IBM's coming out into the merchant market in 1993 leveled the playing field, and forced I.S. DRAM product designs that could be used both inside IBM, and sold to the merchant market. Some systems inside IBM still used proprietary DRAMs, custom specs or unique packages. But the Microelectronics Division now had the larger merchant market to sell to, so scale was no longer limited by internal DRAM demand.
This disagreement dipped below the surface during the initial DRAM upturn 1993-5, when even IBM's DRAM Gross Margins rose close to 70% in the waning days of 1995. But there were still currents of "Strategic Confusion of Purpose" that were happening concurrently all along. DRAMs were starved for prime development resources, they sold off a DRAM fab in Germany in 1994, they were shackled by confused cost accounting methodologies that obscured DRAMs' true profit contribution, and DRAMs were frequently used to fill fabs, and make up for the ASIC businesses' difficulty in launching its own Merchant ASIC business.
The mainstay of the DRAM operation was a Triad formed of IBM, Siemens and Toshiba in 1993, which used the trench cell to build a common 16M DRAM platform that reached production in about 1994. IBM played the lead, and engineers from all three companies led the charge at IBM's Essex Junction plant, and at the R& D and Development line in Fishkill NY. From this, each company also used its own production facilities to make and sell DRAMs to the merchant market.
IBM and Siemens shared a DRAM manufacturing operation in France, and in spring of 1996, a JV production facility was announced between IBM and Toshiba at Manassas VA. The timing could not have been worse for this venture, Dominion Semiconductor, which started DRAM production in about the middle of 1997.
The DRAM business was good until the last days of 1995, but prices dropped fast in early 1996. As the internal strategic battle went on within IBM, both the French JV and Old Dominion continued to cautiously ramp DRAMs.
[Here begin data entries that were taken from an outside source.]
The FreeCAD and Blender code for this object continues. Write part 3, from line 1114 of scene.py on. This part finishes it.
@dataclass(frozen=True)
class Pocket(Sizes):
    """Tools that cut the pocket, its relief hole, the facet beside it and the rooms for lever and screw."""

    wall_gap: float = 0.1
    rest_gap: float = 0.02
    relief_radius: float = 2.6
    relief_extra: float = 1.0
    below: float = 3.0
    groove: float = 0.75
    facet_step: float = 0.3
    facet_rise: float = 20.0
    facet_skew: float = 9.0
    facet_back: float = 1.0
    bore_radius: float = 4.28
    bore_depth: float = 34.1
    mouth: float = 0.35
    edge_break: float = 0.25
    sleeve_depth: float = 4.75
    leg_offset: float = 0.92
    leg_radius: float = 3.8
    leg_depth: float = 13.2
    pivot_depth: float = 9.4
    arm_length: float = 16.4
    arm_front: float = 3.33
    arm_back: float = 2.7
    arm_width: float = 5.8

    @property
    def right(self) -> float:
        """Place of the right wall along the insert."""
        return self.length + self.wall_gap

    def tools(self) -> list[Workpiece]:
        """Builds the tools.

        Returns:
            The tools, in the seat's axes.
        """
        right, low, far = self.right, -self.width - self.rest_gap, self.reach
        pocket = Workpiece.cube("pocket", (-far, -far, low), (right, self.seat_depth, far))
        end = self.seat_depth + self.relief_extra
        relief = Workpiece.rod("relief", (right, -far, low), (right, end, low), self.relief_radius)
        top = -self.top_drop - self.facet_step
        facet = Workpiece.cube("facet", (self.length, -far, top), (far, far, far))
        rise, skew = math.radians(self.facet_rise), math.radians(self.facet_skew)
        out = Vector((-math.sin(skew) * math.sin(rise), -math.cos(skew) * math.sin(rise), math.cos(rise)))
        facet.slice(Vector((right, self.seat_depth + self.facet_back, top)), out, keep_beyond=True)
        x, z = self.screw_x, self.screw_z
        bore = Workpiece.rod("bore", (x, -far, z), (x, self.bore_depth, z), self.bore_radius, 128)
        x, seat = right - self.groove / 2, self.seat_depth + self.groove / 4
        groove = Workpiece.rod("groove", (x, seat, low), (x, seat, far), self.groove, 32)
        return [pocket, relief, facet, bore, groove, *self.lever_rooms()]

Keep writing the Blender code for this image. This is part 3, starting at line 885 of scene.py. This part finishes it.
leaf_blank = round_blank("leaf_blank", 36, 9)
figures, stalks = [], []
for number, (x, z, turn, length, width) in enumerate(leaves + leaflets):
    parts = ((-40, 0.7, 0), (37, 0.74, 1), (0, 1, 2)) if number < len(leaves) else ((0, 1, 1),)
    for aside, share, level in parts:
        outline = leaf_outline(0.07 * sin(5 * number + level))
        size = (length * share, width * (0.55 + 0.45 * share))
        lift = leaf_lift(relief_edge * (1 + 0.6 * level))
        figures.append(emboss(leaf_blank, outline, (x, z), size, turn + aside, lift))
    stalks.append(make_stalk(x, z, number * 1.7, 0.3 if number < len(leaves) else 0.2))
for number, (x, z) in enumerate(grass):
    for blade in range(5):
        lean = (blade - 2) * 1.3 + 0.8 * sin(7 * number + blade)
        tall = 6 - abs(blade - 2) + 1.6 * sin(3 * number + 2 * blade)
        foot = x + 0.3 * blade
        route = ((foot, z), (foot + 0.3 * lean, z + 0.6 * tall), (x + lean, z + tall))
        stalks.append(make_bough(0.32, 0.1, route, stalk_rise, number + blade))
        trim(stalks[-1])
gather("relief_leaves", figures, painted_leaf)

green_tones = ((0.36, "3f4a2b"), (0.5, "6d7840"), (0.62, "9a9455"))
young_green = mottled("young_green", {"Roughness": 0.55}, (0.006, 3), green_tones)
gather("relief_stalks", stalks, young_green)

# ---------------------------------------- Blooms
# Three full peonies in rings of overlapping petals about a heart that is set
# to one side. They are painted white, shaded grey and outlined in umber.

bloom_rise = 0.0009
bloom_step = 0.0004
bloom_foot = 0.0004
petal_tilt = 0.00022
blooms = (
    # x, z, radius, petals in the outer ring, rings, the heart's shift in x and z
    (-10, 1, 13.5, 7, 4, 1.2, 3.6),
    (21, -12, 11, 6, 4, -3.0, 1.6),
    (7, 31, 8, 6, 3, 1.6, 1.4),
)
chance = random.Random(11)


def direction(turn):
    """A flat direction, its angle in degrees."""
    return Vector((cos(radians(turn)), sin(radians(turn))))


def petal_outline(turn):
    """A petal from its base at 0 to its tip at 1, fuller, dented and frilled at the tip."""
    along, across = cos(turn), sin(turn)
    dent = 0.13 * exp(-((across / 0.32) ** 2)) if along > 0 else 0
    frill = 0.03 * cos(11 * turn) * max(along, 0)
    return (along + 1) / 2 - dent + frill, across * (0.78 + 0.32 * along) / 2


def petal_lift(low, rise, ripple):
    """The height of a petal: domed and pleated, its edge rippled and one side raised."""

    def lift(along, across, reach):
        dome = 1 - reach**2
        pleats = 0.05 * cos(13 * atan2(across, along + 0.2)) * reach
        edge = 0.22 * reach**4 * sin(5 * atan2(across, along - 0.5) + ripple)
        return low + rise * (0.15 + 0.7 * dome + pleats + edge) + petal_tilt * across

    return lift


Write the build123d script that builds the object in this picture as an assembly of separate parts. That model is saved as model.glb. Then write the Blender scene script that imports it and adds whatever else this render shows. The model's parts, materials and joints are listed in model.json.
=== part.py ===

Neither was sufficient scale to get down the cost curve, IBM's reluctance to commit to DRAMs hindered their ability to shrink designs, build market share, or be anything but a 'Summer DRAM Maker'. Their share, which was about 7% in 1993-94, drifted steadily downward towards 2-3% as they equivocated. All systems were paused in 1998, and in 3Q99, they finally pulled the plug, wrote-off assets and withdrew from their Siemens and Toshiba JVs; France was shuttered and converted to logic, and the ownership of Dominion was transferred to Toshiba, which continued to make DRAMs. IBM's 1998 licensing of DRAM technology to Nanya was transferred to Siemens, which relationship continued until Qimonda's recent filing for Bankruptcy protection.
Overall, IBM took charges of more than $1.2B at the time, which, when added to operating losses for 1996-99, totaled more than $2.5B from the end of 1995.
Case history #8: Toshiba sells DRAM operation to Micron, 2002:
Toshiba was the DRAM market leader at the 1Mb generation in the late 1980s/early 1990s. Like most Japanese DRAM makers, they had mixed-to-down results during the 1990s, hampered by cash shortages and a 'failure of confidence' in the early days of the "Lost Decade". In 1993, after falling somewhat behind the pack (notably Samsung), they formed a DRAM development venture, Triad, with IBM and Siemens with most development centered at IBM's facilities in the US. In 1996, they formed Dominion Semiconductor, a DRAM production JV with IBM located at an IBM site in Manassas VA; this was their only chip production facility outside Japan since an early 1980s Silicon Valley acquisition.
They continued to run DRAMs in their Japanese fabs and at Dominion through the 2000 upturn, and the business was good. Process technology was advanced from 0.25um to 0.21um and touched 0.18um in production in all facilities. But their extremely strong position in the emergent NAND flash market, and their persistent difficulty keeping their Dominion fab current and up to scale, led them to seek out Micron as a buyer in late 2001 (downturn). This deal was closed in early 2002; the NAND flash wafers and production, which has begun to displace DRAMs in Dominion, were moved to Flash Alliance fabs (Toshiba and SanDisk JV) in Japan. DRAMs, which used the IBM-Toshiba trench DRAM, were at first continued at Dominion for about a year, but then halted and the facility was idled while it was retooled for 300mm wafers, the Micron process flow, and a more advanced technology node. Toshiba's production of NAND continued its ramp in Japan, profitably, and Toshiba escaped relatively free after some modest write downs and one-time charges.
Micron, on the other hand, spent some considerable time and money getting the Dominion fab into production in their own technology. Of Micron's acquisitions of TI, Qimonda-Inotera and Toshiba DRAM operations, this was likely the least successful, in terms of high cost and difficulty aligning the process flow with their own product.
Toshiba, once rid of a 'foreign fab' and their DRAM business, went on, with their technology and fab partner SanDisk, to NAND greatness. Of course, once Hynix and IMFT joined the NAND hunt and ramped up production, along with Toshiba's own overly ambitious investment plans, glutted the NAND market in 2008 and made it...as bad as DRAMs!.